Kobe Hamburgers Are a Rip-off: What makes a Wagyu steak so desirable is the unbelievably prodigious marbling of fat that runs through it – often as much as 50 percent. Its resulting tenderness and richness, and the subtle – repeat -- subtle flavor. When grinding a hamburger, you can put in as much fat as you like – just reach in the fat can and drop it in the machine – so there’s no reason to pay a hundred bucks for a burger. A burger, presumably, already is about as tender as a piece of meat can be – and a taste as subtle as real Wagyu’s would, in any case, be lost were you to do something so insensitive as bury it between two buns and slather it with ketchup.
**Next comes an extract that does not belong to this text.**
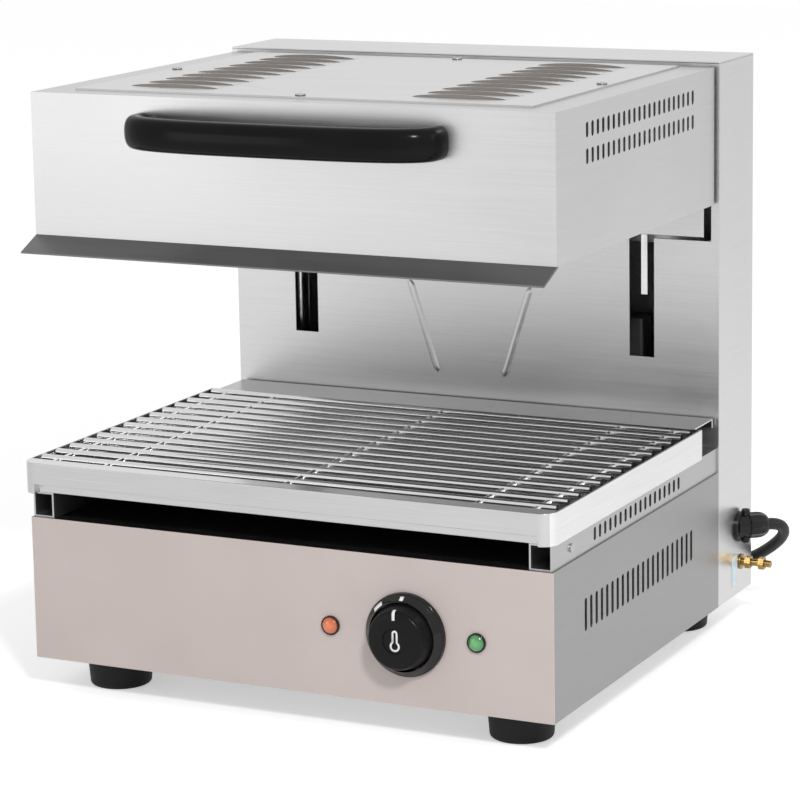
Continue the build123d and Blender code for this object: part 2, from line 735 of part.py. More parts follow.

Fresh French Bread: Six o’clock in the morning is when the pains raisins come out, and already the customers are lining up in the dark outside this tiny Parisian boulangerie waiting for the first batch. The baguettes are ready – piping-hot from the brick oven, fabulously, deliberately ugly and uneven in shape, slashed crudely across the top. They’re too hot to eat but you grab one anyway, tearing it open gingerly, then dropping two fingers full of butter inside. It instantly melts into liquid – running into the grooves and inner spaces of white interior. You grab it like a sandwich and bite, teeth making a cracking sound as you crunch through the crust. You haven’t eaten since yesterday lunch, your palate is asleep and just not ready for so much sensation. The reaction is violent. It hurts. Butter floods your head and you think for a second you’re going to black out.

I like Anthony Bourdain so much that I’ll overlook the repetition and the malformed sentences. I like him so much I’ll ignore the fact that his riff on bread in the morning is a reworking of the last page of Bright Lights, Big City. Although I make it a point to detest anyone who tries too hard to be likeable, A.B.’s OK in my book.